Erickson previously ran two unsuccessful campaigns for Oregon’s former 5th District in 2006 against Darlene Hooley and in 2008 against now-U.S. Rep. Kurt Schrader.

Erickson has said he believes his experience in logistics and supply chain issues would lend a needed voice to Congress when transportation costs are being passed on to consumers and taking more of their income.

Looking toward November and a clash with Salinas, Erickson told OPB he felt his concerns about inflation and the nation’s economy would sway voters, as well as his professional background.

“I’m tired of where this country is headed. I jumped into this race to make a difference and bring a business perspective,” Erickson said. “I think voters, the Democrats, the Independents and Republicans like that.

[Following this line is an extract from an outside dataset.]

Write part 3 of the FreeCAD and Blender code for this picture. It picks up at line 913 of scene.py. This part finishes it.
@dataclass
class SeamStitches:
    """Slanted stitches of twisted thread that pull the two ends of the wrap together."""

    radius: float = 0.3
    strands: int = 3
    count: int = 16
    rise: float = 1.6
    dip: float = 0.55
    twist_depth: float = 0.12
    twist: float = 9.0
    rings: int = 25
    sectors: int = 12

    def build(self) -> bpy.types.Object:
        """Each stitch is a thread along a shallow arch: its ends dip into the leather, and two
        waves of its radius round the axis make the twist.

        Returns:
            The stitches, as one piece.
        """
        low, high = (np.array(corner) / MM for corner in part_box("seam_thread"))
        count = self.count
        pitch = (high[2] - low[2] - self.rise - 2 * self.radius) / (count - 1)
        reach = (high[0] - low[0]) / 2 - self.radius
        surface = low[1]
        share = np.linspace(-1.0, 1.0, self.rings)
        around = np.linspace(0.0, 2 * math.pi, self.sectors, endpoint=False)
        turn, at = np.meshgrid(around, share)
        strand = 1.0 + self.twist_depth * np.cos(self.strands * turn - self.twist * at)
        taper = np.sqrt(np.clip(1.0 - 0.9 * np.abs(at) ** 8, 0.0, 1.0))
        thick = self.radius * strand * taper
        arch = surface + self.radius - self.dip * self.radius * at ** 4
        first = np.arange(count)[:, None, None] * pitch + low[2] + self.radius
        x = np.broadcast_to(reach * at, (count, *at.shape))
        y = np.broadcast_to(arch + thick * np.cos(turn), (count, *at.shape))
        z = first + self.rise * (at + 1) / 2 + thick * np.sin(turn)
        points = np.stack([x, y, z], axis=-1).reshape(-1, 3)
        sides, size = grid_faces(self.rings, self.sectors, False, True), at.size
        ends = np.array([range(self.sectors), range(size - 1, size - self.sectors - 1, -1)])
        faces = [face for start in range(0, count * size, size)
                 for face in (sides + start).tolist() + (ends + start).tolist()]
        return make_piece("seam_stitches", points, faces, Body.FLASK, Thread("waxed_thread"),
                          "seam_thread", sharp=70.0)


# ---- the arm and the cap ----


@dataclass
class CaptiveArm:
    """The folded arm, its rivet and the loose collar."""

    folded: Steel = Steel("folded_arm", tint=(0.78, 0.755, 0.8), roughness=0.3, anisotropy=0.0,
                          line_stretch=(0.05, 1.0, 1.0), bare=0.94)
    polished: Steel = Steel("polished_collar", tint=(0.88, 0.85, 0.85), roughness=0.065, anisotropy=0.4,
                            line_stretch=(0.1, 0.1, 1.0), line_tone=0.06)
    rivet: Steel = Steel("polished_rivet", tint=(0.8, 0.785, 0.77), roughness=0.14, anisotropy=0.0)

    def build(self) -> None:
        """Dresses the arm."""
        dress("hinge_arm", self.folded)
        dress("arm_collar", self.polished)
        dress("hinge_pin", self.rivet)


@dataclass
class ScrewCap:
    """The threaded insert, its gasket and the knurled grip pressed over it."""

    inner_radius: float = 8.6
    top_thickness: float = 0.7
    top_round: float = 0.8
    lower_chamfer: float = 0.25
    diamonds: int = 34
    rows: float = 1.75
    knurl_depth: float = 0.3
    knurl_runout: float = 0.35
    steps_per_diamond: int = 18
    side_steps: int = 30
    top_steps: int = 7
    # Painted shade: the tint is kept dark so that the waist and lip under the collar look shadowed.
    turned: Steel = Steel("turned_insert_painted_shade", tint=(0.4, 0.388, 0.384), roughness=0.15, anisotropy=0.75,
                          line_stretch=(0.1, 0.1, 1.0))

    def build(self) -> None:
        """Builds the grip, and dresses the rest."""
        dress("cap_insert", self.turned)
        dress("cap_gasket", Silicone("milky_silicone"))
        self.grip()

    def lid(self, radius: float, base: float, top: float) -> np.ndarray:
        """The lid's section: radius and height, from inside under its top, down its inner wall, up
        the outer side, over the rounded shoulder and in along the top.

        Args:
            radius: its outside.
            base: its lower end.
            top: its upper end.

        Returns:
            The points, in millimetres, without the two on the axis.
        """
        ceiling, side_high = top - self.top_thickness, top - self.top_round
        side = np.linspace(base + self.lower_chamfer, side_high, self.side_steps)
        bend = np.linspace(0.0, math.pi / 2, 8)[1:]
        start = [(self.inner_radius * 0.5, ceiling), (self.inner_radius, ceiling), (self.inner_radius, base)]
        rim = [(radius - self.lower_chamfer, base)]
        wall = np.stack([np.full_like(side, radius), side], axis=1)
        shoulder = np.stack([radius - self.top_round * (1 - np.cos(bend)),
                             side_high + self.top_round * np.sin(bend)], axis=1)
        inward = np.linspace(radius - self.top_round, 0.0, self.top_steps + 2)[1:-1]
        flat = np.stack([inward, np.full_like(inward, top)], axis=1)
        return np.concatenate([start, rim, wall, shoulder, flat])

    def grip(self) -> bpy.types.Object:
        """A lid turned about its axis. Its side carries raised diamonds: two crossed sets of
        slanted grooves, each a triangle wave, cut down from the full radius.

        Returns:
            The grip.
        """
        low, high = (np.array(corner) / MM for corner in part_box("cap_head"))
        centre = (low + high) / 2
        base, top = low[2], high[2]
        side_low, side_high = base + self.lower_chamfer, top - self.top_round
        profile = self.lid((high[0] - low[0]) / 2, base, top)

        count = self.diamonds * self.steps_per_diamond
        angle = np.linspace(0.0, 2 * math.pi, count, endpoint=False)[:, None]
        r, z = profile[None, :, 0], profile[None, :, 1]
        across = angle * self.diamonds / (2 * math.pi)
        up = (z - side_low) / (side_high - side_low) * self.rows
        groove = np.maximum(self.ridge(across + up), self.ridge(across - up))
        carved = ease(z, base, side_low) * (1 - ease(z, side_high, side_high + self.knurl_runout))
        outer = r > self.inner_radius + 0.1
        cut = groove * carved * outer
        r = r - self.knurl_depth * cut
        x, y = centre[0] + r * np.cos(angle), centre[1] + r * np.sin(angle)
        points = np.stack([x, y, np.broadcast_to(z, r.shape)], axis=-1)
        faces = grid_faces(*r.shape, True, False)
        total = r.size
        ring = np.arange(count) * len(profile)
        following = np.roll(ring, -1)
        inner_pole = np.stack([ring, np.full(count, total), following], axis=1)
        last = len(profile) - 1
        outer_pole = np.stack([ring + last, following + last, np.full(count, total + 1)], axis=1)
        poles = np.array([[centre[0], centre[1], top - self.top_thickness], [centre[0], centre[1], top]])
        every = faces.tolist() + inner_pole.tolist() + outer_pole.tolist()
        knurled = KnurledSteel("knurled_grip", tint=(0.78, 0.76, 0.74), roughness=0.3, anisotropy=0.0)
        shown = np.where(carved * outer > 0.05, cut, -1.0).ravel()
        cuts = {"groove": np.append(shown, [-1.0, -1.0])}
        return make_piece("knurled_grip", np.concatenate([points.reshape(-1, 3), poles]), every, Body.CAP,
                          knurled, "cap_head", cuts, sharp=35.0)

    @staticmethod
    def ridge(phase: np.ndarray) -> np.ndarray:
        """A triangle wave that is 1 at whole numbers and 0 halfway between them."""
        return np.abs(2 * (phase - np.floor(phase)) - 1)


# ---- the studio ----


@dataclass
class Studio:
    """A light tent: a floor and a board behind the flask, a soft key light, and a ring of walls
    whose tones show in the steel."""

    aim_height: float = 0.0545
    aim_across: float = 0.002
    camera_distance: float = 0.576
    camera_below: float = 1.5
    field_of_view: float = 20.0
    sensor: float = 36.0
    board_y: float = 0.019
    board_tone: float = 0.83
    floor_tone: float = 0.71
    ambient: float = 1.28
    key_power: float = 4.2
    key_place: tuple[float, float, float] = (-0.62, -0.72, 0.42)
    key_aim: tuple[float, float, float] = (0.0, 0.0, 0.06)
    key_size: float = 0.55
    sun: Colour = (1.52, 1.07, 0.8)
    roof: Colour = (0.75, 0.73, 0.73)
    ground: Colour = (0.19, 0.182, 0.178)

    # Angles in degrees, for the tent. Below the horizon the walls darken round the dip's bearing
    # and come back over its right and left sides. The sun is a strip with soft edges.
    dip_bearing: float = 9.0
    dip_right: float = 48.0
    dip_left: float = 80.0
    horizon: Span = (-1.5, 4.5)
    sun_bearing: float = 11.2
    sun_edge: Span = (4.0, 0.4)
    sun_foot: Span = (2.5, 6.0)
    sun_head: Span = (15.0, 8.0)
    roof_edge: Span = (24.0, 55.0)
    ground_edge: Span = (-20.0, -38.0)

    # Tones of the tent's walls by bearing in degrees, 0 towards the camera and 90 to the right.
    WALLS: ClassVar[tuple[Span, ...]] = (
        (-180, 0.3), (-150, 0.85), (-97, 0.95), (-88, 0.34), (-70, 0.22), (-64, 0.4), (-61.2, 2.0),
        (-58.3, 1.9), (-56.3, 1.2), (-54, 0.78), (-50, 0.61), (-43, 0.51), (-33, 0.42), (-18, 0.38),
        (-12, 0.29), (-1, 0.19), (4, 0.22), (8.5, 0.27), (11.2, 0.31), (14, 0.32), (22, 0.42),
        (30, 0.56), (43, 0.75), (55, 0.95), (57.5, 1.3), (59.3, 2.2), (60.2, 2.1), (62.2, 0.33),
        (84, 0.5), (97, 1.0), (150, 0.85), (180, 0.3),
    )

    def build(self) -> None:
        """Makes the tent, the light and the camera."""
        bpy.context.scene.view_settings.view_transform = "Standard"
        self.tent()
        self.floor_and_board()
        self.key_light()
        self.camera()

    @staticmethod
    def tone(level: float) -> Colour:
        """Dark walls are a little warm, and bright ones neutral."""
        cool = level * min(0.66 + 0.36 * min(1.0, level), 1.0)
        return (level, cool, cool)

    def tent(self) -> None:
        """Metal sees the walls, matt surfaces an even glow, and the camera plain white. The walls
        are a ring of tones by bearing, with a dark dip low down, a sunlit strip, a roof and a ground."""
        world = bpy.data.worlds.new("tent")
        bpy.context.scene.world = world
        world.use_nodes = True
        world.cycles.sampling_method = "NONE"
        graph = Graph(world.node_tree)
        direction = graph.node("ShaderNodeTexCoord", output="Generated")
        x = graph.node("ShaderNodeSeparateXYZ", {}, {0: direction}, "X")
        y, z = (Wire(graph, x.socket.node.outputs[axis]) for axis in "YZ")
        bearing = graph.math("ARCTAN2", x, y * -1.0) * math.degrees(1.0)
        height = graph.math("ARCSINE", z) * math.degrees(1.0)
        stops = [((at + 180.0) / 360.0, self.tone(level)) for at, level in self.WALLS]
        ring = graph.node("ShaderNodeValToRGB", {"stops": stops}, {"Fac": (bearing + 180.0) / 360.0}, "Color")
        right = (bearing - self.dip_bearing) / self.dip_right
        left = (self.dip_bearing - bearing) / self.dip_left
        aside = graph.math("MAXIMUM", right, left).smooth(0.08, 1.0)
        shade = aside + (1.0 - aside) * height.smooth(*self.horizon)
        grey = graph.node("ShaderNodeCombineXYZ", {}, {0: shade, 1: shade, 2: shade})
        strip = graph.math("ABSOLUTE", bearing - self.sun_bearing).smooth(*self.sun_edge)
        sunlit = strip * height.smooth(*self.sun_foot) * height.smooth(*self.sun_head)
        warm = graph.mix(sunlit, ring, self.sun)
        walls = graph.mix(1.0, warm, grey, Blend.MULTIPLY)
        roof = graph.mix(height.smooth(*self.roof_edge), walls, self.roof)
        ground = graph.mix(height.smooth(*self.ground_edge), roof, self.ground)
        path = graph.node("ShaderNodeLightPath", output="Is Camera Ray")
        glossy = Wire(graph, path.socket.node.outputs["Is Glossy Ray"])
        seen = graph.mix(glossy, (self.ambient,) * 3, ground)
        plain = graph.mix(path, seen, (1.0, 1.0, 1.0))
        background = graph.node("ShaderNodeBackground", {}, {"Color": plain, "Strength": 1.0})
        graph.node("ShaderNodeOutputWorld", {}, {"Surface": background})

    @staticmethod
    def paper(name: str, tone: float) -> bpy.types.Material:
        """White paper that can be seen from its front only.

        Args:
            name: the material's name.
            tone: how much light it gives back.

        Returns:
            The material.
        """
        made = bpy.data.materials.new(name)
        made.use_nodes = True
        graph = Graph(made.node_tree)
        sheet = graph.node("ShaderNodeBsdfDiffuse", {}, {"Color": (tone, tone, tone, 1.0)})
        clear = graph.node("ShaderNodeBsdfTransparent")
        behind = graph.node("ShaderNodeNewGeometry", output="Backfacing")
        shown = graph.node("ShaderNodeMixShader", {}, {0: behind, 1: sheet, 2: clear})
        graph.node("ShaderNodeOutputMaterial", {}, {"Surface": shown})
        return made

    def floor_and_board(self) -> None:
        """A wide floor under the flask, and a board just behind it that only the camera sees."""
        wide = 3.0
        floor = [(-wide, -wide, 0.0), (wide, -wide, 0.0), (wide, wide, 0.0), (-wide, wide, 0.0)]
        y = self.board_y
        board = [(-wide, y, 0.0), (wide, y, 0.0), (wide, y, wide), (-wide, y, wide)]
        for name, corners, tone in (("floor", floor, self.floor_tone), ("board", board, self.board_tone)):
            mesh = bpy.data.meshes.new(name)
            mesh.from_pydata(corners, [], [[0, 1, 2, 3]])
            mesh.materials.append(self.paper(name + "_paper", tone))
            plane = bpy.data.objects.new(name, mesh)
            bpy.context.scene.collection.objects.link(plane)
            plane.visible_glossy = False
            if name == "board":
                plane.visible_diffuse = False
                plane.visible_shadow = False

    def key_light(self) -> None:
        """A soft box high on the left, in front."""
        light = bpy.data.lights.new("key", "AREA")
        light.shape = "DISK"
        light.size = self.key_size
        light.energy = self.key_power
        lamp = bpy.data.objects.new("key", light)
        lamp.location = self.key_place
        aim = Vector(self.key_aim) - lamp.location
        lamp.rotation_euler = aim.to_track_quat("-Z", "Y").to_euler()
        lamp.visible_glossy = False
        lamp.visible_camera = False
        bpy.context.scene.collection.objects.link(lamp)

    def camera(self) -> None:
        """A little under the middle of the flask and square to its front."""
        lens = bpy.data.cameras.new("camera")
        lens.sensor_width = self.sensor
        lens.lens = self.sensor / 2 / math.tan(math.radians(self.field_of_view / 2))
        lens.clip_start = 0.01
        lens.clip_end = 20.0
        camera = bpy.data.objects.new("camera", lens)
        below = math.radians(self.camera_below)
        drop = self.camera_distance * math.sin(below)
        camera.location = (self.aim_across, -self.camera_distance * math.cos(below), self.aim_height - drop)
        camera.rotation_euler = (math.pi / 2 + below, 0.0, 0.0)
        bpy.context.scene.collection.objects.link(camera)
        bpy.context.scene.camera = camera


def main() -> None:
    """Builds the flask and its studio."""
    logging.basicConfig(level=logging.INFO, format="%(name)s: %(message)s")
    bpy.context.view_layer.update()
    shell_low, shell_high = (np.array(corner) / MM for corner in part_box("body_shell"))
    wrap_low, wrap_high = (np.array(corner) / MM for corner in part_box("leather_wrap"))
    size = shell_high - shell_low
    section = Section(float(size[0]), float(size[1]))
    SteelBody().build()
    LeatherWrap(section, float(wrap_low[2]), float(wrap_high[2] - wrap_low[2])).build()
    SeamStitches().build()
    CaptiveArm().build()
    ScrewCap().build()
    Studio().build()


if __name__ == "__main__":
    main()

They want some business common sense back there.”

Erickson was followed in early results by current Republican state Rep. Ron Noble. Both men expressed caution Tuesday night as they awaited more results from Clackamas County.

Noble has represented the McMinnville area for three terms in Salem, dating back to 2017. Prior to his political career, he served in law enforcement for 28 years and retired as McMinnville’s police chief in 2014.

Noble gobbled up many of the endorsements in the Republican primary race, including newspapers such as the Yamhill County News-Register, The Oregonian and Willamette Week. He was also endorsed by more than two dozen legislative colleagues and former elected officials.

On Tuesday night, Noble told OPB he wasn’t quite ready to concede defeat to Erickson.

“There’s a lot of people calling races out there. I haven’t heard anyone call this race yet. Which tells me there’s more to be counted,” Noble said. “It appears Mike is on his way to a win, but we’ll take a look in the morning. I’m not one to hold on without any reason but I think we’re still waiting for some votes.”